— start RAW DATA —

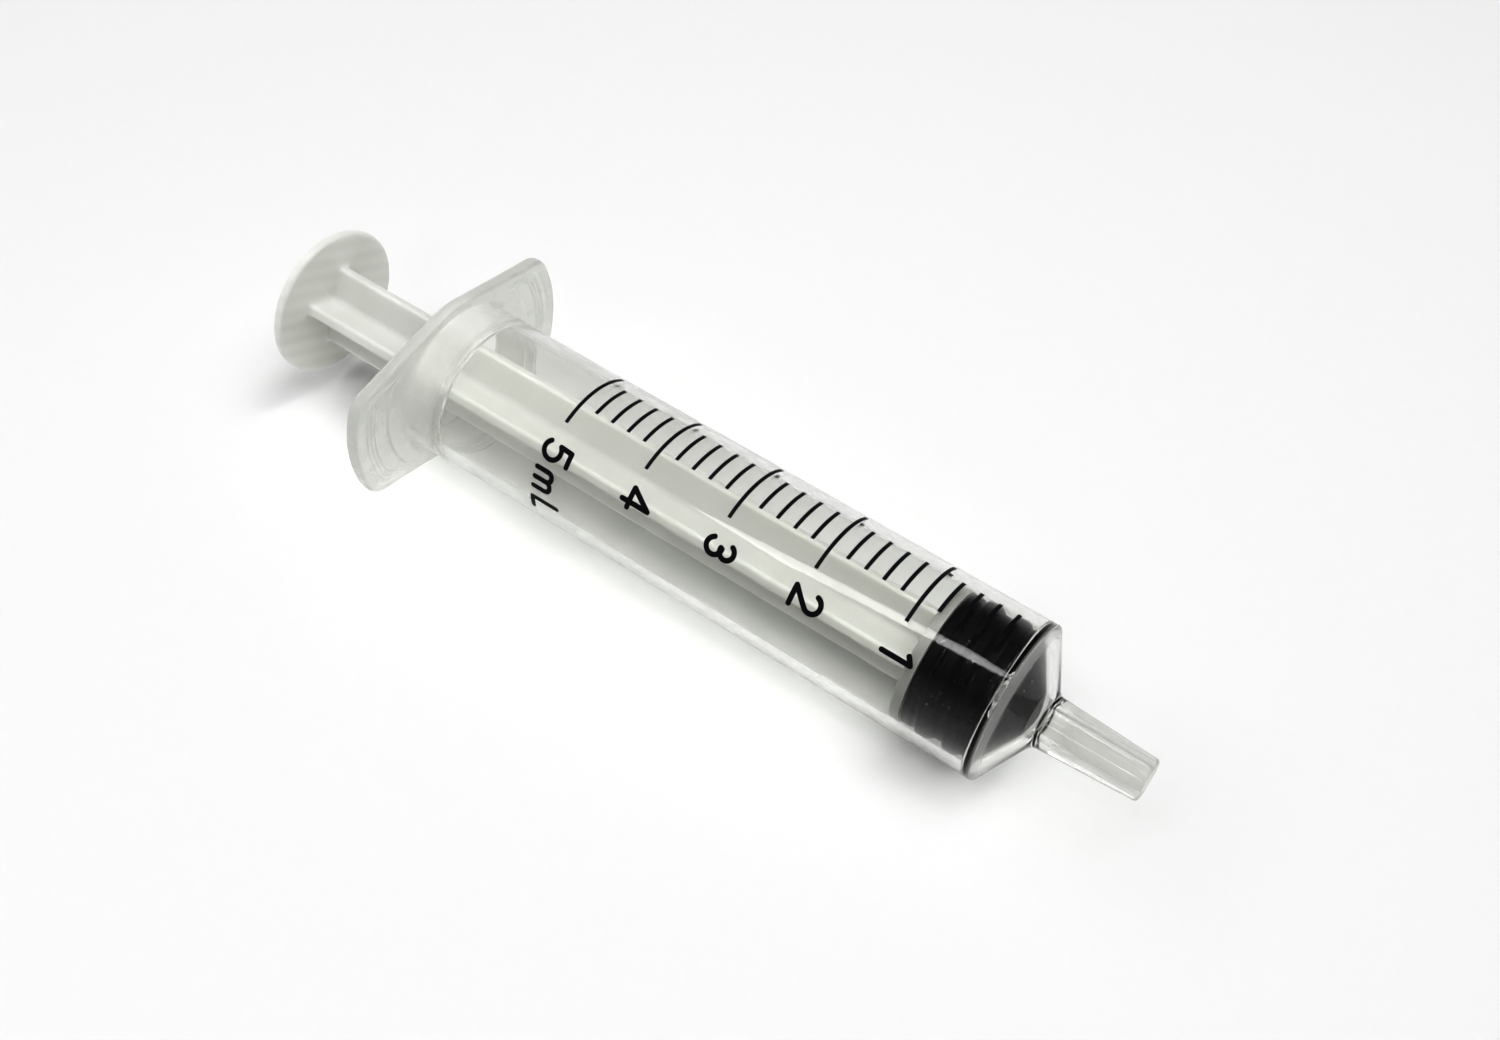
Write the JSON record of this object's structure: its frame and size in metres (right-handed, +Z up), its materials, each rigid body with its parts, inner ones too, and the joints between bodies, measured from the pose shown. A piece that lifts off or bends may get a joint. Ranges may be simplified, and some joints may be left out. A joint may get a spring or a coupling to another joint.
{
  "type": "oral syringe",
  "caption": "Clear graduated oral syringe with finger flange, conical nose and plain tapered nozzle, milky plunger rod and black rubber gasket.",
  "frame": {"origin": "centre of the nozzle's outlet, on the barrel's axis", "axes": "+X along the barrel's axis and out of the nozzle, +Y along the long axis of the finger flange, +Z up out of the flange's flat side, where the scale is printed"},
  "size_m": [0.0862, 0.0264, 0.016],
  "materials": {
    "clear_plastic": "clear polypropylene, polished mould",
    "milky_plastic": "natural polypropylene, translucent, satin",
    "black_rubber": "moulded rubber with a film of silicone oil",
    "black_ink": "pad-printed ink"
  },
  "bodies": {
    "barrel": {"barrel": "clear_plastic", "scale_major_lines": "black_ink", "scale_minor_lines": "black_ink", "scale_numerals": "black_ink"},
    "gasket": {"gasket": "black_rubber"},
    "plunger_rod": {"plunger_rod": "milky_plastic"}
  },
  "joints": [
    {"name": "plunger_slide", "type": "slide", "parent": "barrel", "child": "gasket", "axis": [-1, 0, 0], "range_m": [0, 0.0468]},
    {"name": "rod_turn", "type": "hinge", "parent": "gasket", "child": "plunger_rod", "pos_m": [-0.0186, 0, 0], "axis": [1, 0, 0], "continuous": true}
  ]
}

— end RAW DATA —

TASK TO CARRY OUT — Output all of the material exactly as written.

RESULT BELOW —
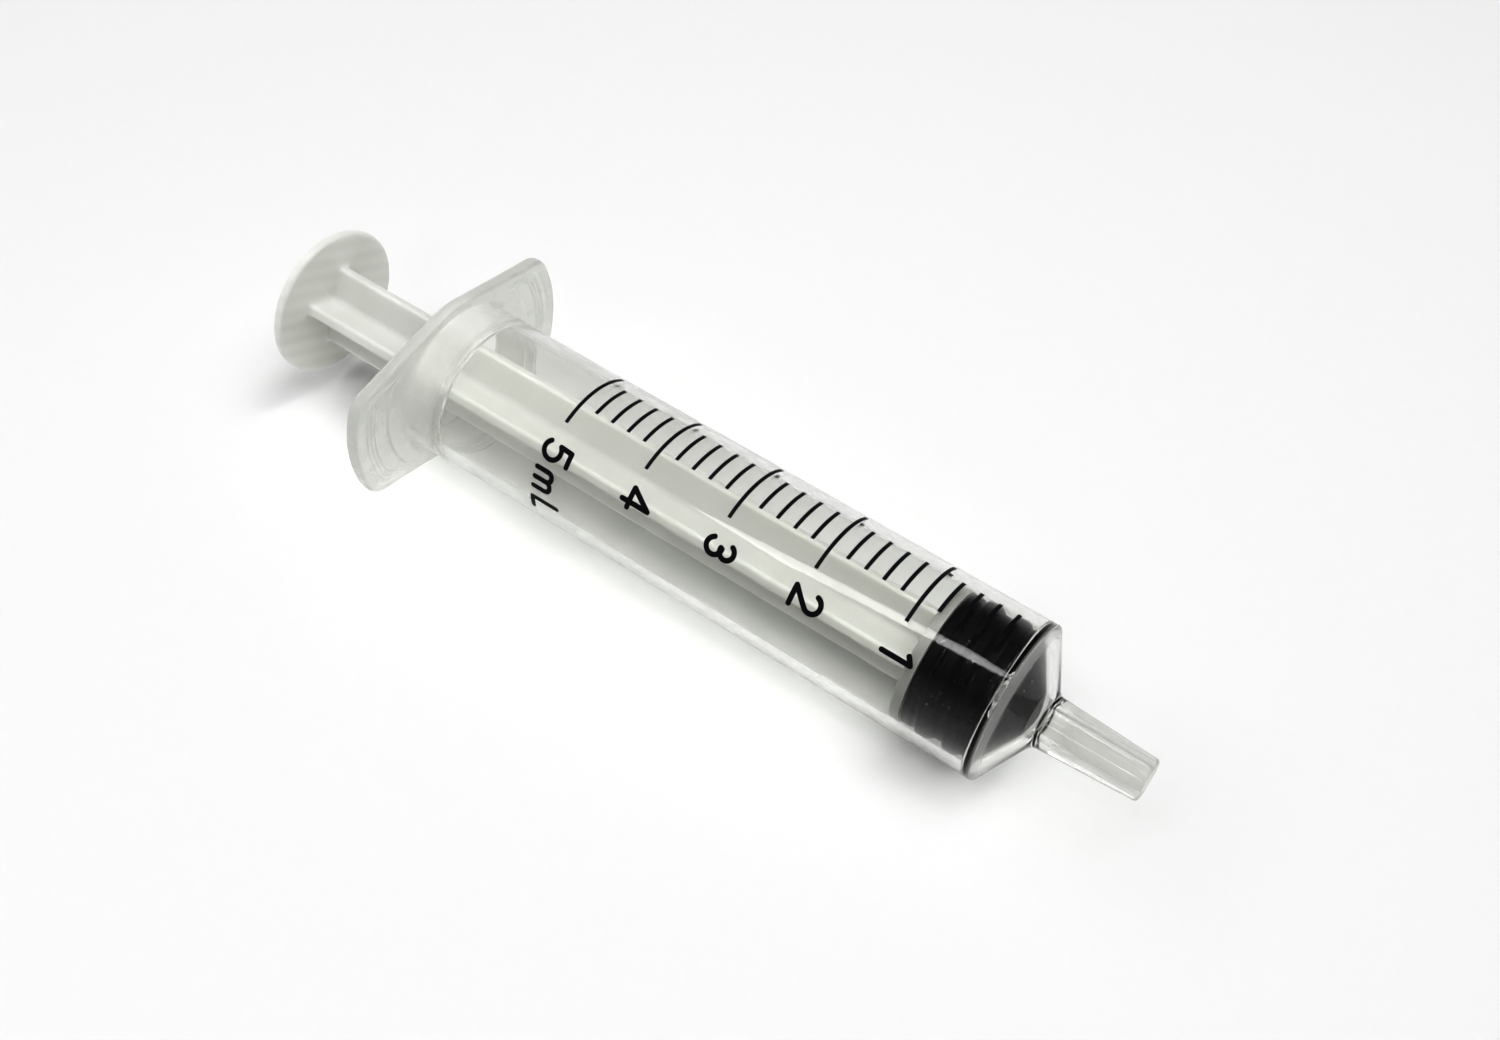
Write the JSON record of this object's structure: its frame and size in metres (right-handed, +Z up), its materials, each rigid body with its parts, inner ones too, and the joints between bodies, measured from the pose shown. A piece that lifts off or bends may get a joint. Ranges may be simplified, and some joints may be left out. A joint may get a spring or a coupling to another joint.
{
  "type": "oral syringe",
  "caption": "Clear graduated oral syringe with finger flange, conical nose and plain tapered nozzle, milky plunger rod and black rubber gasket.",
  "frame": {"origin": "centre of the nozzle's outlet, on the barrel's axis", "axes": "+X along the barrel's axis and out of the nozzle, +Y along the long axis of the finger flange, +Z up out of the flange's flat side, where the scale is printed"},
  "size_m": [0.0862, 0.0264, 0.016],
  "materials": {
    "clear_plastic": "clear polypropylene, polished mould",
    "milky_plastic": "natural polypropylene, translucent, satin",
    "black_rubber": "moulded rubber with a film of silicone oil",
    "black_ink": "pad-printed ink"
  },
  "bodies": {
    "barrel": {"barrel": "clear_plastic", "scale_major_lines": "black_ink", "scale_minor_lines": "black_ink", "scale_numerals": "black_ink"},
    "gasket": {"gasket": "black_rubber"},
    "plunger_rod": {"plunger_rod": "milky_plastic"}
  },
  "joints": [
    {"name": "plunger_slide", "type": "slide", "parent": "barrel", "child": "gasket", "axis": [-1, 0, 0], "range_m": [0, 0.0468]},
    {"name": "rod_turn", "type": "hinge", "parent": "gasket", "child": "plunger_rod", "pos_m": [-0.0186, 0, 0], "axis": [1, 0, 0], "continuous": true}
  ]
}